Legal risk management is about identifying, assessing, and controlling the legal exposures that can disrupt operations, damage reputation, or create financial loss.
As regulatory frameworks and data-related obligations expand, organizations that treat legal risk as a strategic function—rather than a reactive cost—gain resilience and competitive advantage.
Create a strong governance foundation
– Define risk appetite and reporting lines so decision-makers understand acceptable exposure.
– Maintain a centralized register of laws, regulations, permits, and contractual obligations tied to business units.
– Set clear policies and owner responsibilities for high-risk areas like contracts, data handling, advertising claims, and supply chain compliance.
Use technology to reduce manual risk

– Deploy contract lifecycle management (CLM) to centralize templates, automate approvals, and track obligations such as renewal and termination dates.
– Adopt matter and compliance management tools that provide dashboards, task reminders, and audit trails.
– Implement privacy and cybersecurity tools that support data-mapping, vendor assessments, and breach response orchestration.
Standardize contracts and workflows
– Build a library of pre-approved clauses and playbooks for common deals (NDAs, service agreements, licensing) to speed negotiation and limit bespoke risk.
– Require legal review thresholds tied to value, complexity, or jurisdiction to ensure consistent escalation.
– Train commercial teams on permitted redlines and negotiation boundaries to reduce bottlenecks and preserve control.
Prioritize data privacy and cyber risk controls
– Conduct data-inventory exercises and DPIA-style analyses for high-risk processing.
– Integrate vendor due diligence and flow-down clauses into procurement to manage third-party exposure.
– Maintain an incident response plan that assigns roles, preserves evidence, and maps notification obligations to regulators and affected parties.
Embed a compliance culture
– Run focused training for employees in high-risk functions (sales, product, HR, procurement) with practical examples and quick-reference guides.
– Encourage cross-functional collaboration—legal, compliance, IT, finance, and operations should co-own risk mitigation.
– Establish secure reporting channels and protect whistleblowers to surface issues early.
Monitor, measure, and adapt
– Track key legal KPIs: open matters by severity, average time to close legal review, number of contract exceptions, regulatory findings, and remediation cycle time.
– Use trend analysis and scenario planning to prepare for litigation, regulatory scrutiny, or supply-chain disruption.
– Schedule periodic audits and tabletop exercises to test plans and identify process gaps.
Optimize external partnerships and insurance
– Align insurance coverage with your risk profile—cyber, professional liability, and directors’ and officers’ protection are commonly reviewed.
– Maintain a vetted panel of external counsel with defined scopes and fee arrangements to control spend and ensure expertise is available when needed.

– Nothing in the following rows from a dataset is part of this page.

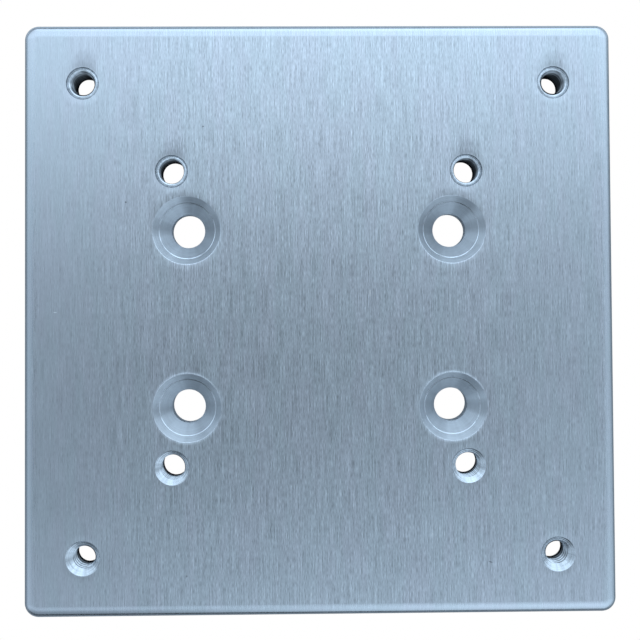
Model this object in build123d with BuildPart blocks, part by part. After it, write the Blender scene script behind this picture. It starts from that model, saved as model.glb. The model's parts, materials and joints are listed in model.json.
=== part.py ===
"""Square aluminium mounting plate with tapped and countersunk screw holes.

The plate is one solid piece. It lies on its back face: the origin is the centre of
the back face, and the countersunk front face looks up, along +Z. All sizes are in
millimetres.
"""

import os

from build123d import *

# Blank
plate_width = 100.0  # along X
plate_length = 100.0  # along Y, the way the faces are brushed
plate_thickness = 5.0
corner_radius = 2.4  # upright edges at the four corners
front_edge_round = 1.5  # rolled edge round the front face
back_edge_break = 0.4  # chamfer round the back face

# Tapped holes, M5 coarse thread
thread_diameter = 5.0
thread_pitch = 0.8
thread_lead_in = 0.3  # how far the front chamfer stands outside the thread, on the radius
thread_chamfer_angle = 120.0

# Holes for countersunk screws, M5
screw_diameter = 5.0
screw_clearance = 0.35  # round the shank, on the radius
screw_head_diameter = 11.2  # to the sharp edge of the head's cone
screw_head_angle = 90.0
screw_head_clearance = 0.2  # round the head, on the radius

# All holes are deburred where they leave the back face
burr_break = 0.2  # on the radius
burr_break_angle = 90.0

# Hole patterns, all centred on the plate
corner_hole_inset = 10.0  # from the plate's sides to the corner holes' axes
inner_hole_pitch_x = 50.0
inner_hole_pitch_y = 50.0
screw_hole_pitch_x = 45.0
screw_hole_pitch_y = 30.0

# Worked out from the sizes above
corner_hole_pitch_x = plate_width - 2 * corner_hole_inset
corner_hole_pitch_y = plate_length - 2 * corner_hole_inset
tap_drill_radius = (thread_diameter - thread_pitch) / 2
thread_mouth_radius = thread_diameter / 2 + thread_lead_in
screw_hole_radius = screw_diameter / 2 + screw_clearance
countersink_radius = screw_head_diameter / 2 + screw_head_clearance
thread_back_radius = tap_drill_radius + burr_break
screw_hole_back_radius = screw_hole_radius + burr_break

front_face = Plane.XY.offset(plate_thickness)
back_face = -Plane.XY
tapped_patterns = [
    (corner_hole_pitch_x, corner_hole_pitch_y),
    (inner_hole_pitch_x, inner_hole_pitch_y),
]

os.makedirs("parts", exist_ok=True)

with BuildPart() as mounting_plate:
    # Blank with rounded corners, a rolled front edge and a broken back edge
    with BuildSketch():
        RectangleRounded(plate_width, plate_length, corner_radius)
    extrude(amount=plate_thickness)
    fillet(mounting_plate.faces().sort_by(Axis.Z)[-1].edges(), front_edge_round)
    chamfer(mounting_plate.faces().sort_by(Axis.Z)[0].edges(), back_edge_break)

    # Tapped holes at the tap drill's size, chamfered in front and deburred at the back
    for face, mouth_radius, mouth_angle in (
        (front_face, thread_mouth_radius, thread_chamfer_angle),
        (back_face, thread_back_radius, burr_break_angle),
    ):
        for pitch_x, pitch_y in tapped_patterns:
            with Locations(face):
                with GridLocations(pitch_x, pitch_y, 2, 2):
                    CounterSinkHole(
                        tap_drill_radius,
                        mouth_radius,
                        counter_sink_angle=mouth_angle,
                    )

    # Clearance holes, countersunk for the screw heads and deburred at the back
    for face, mouth_radius, mouth_angle in (
        (front_face, countersink_radius, screw_head_angle),
        (back_face, screw_hole_back_radius, burr_break_angle),
    ):
        with Locations(face):
            with GridLocations(screw_hole_pitch_x, screw_hole_pitch_y, 2, 2):
                CounterSinkHole(
                    screw_hole_radius,
                    mouth_radius,
                    counter_sink_angle=mouth_angle,
                )

mounting_plate.part.label = "mounting_plate"
export_step(mounting_plate.part, "parts/mounting_plate.step")
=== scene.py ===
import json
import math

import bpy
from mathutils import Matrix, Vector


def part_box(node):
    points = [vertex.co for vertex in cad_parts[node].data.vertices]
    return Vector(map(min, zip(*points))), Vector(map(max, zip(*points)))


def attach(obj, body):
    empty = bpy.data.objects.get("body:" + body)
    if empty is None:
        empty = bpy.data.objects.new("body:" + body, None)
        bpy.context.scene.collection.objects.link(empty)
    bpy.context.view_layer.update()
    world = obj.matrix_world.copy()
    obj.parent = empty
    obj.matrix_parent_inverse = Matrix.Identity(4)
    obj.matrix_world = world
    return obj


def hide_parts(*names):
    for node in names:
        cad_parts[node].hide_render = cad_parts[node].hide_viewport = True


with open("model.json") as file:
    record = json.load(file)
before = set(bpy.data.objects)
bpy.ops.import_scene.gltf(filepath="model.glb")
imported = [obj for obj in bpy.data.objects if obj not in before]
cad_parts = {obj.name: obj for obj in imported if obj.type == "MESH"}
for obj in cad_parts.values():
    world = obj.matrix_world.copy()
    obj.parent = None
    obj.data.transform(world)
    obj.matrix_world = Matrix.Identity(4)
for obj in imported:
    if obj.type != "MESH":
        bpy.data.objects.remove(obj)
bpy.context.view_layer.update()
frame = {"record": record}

# Brushed aluminium mounting plate. It is made here as a workshop makes it: a blank with
# rolled edges is countersunk, drilled and tapped with real helical threads, and then each
# surface gets the finish of the tool that made it. Lengths are in metres, in the frame's
# own axes, and the front face looks up, along +Z.

NODE = "mounting_plate"
MM = 0.001
MERGE = 0.001 * MM  # corners closer together than this are one
TAPPED = ("corner_threads", "inner_threads")
SCREW_HOLES = ("countersunk_holes",)

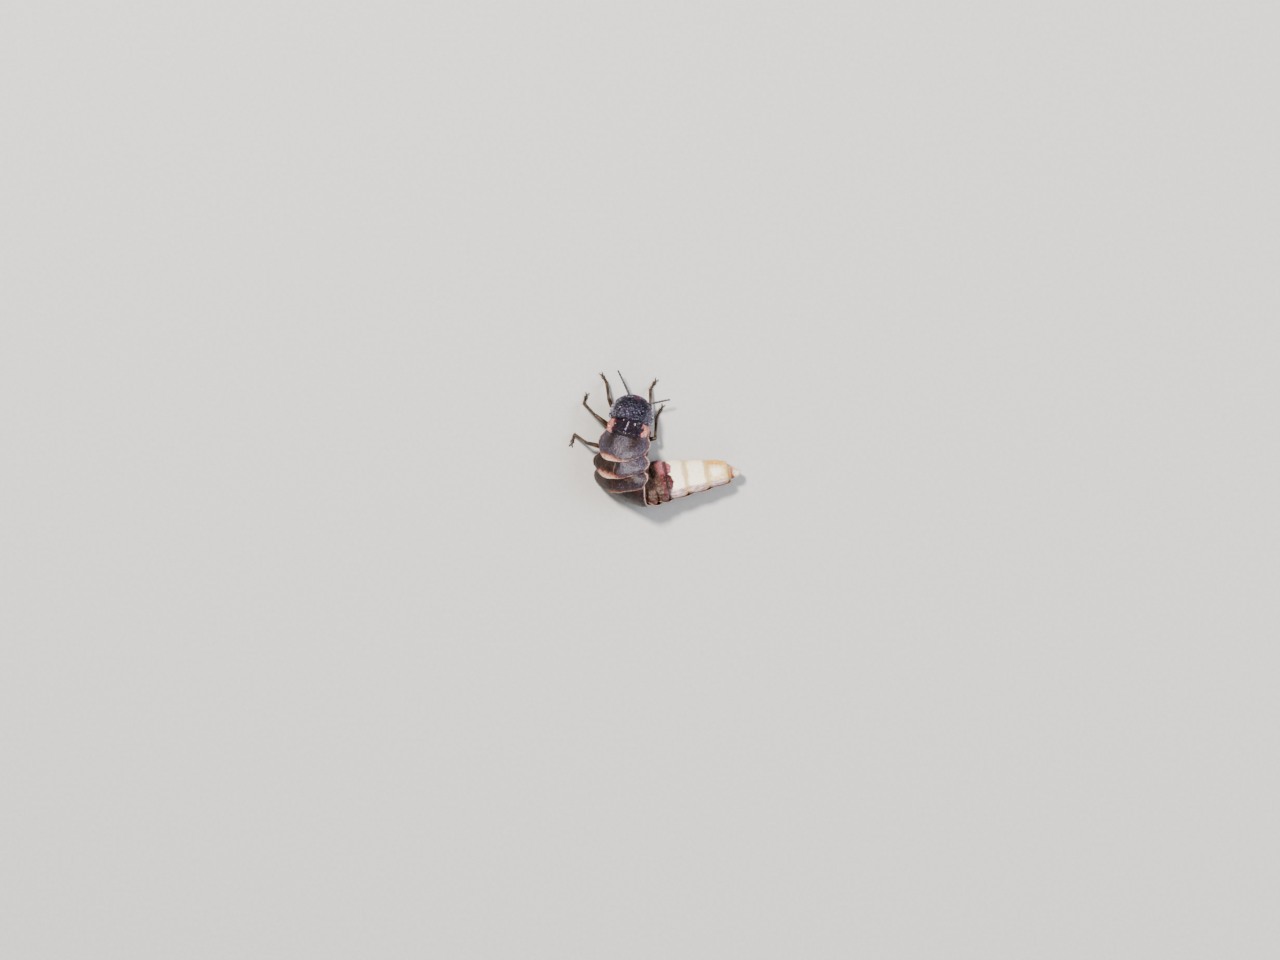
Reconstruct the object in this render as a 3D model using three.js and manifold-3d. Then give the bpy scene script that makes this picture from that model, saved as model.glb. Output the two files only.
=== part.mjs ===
// A female common glow-worm, the wingless firefly, as a still life-size model in millimetres.
// The thorax lies along -Y with the back up. The abdomen curls under and twists to the animal's
// right, so that the pale light organs under its last segments face up. +Z is up.
import * as THREE from 'three';
import { mergeVertices } from 'three/addons/utils/BufferGeometryUtils.js';
import Module from 'manifold-3d';

const wasm = await Module();
wasm.setup();

// Where the model stands: the floor is z = 0, and the middle of the footprint is the origin.
// Places below are measured from the middle of the hind thorax.
const FOOTPRINT_MIDDLE = [2.78, 1.15];
const BODY_START = [1.08, 5.29, 1.7];
const BODY_HEADING = -103;
const BODY_SLOPE = 7;

// The body from front to rear. Widths and heights are halves, at the segment's rear margin.
// bend curls the axis down towards the belly, twist turns the back to the animal's left, and
// swing moves it to the right, each in degrees over the segment's length.
const SEGMENTS = [
  { length: 2.8, halfWidth: 2.1, halfHeight: 1.15, bend: -10, twist: 0, swing: 0 },
  { length: 1.45, halfWidth: 2.05, halfHeight: 1.2, bend: -4, twist: 8, swing: 0 },
  { length: 2.05, halfWidth: 2.45, halfHeight: 1.3, bend: 20, twist: 17, swing: 0 },
  { length: 1.5, halfWidth: 2.8, halfHeight: 1.4, bend: 18, twist: 11, swing: 1 },
  { length: 1.5, halfWidth: 2.75, halfHeight: 1.45, bend: 46, twist: 12, swing: 17 },
  { length: 1.35, halfWidth: 2.5, halfHeight: 1.45, bend: 48, twist: 38, swing: 8 },
  { length: 1.3, halfWidth: 2.3, halfHeight: 1.4, bend: 12, twist: 13, swing: 0 },
  { length: 1.35, halfWidth: 2.05, halfHeight: 1.3, bend: -4, twist: 7, swing: 9 },
  { length: 1.85, halfWidth: 1.78, halfHeight: 1.2, bend: 0, twist: 0, swing: 0 },
  { length: 2.05, halfWidth: 1.5, halfHeight: 1.05, bend: 0, twist: -2, swing: -1 },
  { length: 2.0, halfWidth: 1.12, halfHeight: 0.8, bend: -2, twist: 0, swing: 3 },
  { length: 1.25, halfWidth: 0.3, halfHeight: 0.25, bend: 0, twist: 0, swing: 3 },
];
const FRONT_HALF_WIDTH = 1.2;
const FRONT_HALF_HEIGHT = 0.7;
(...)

– Consider alternative fee arrangements or subscription models for predictable legal support.
Quick-start checklist
– Conduct a legal risk inventory by business unit.
– Implement or optimize a CLM for core contract types.
– Establish escalation thresholds and pre-approved redlines.
– Map sensitive data and confirm vendor protections.
– Create incident response and notification templates.
– Launch targeted training for high-risk teams.
Legal risk management is an ongoing discipline that benefits from early integration with business processes and continual monitoring. Start with a focused assessment, prioritize quick wins that reduce the biggest exposures, and build measurement into the program so mitigation becomes part of everyday decision-making.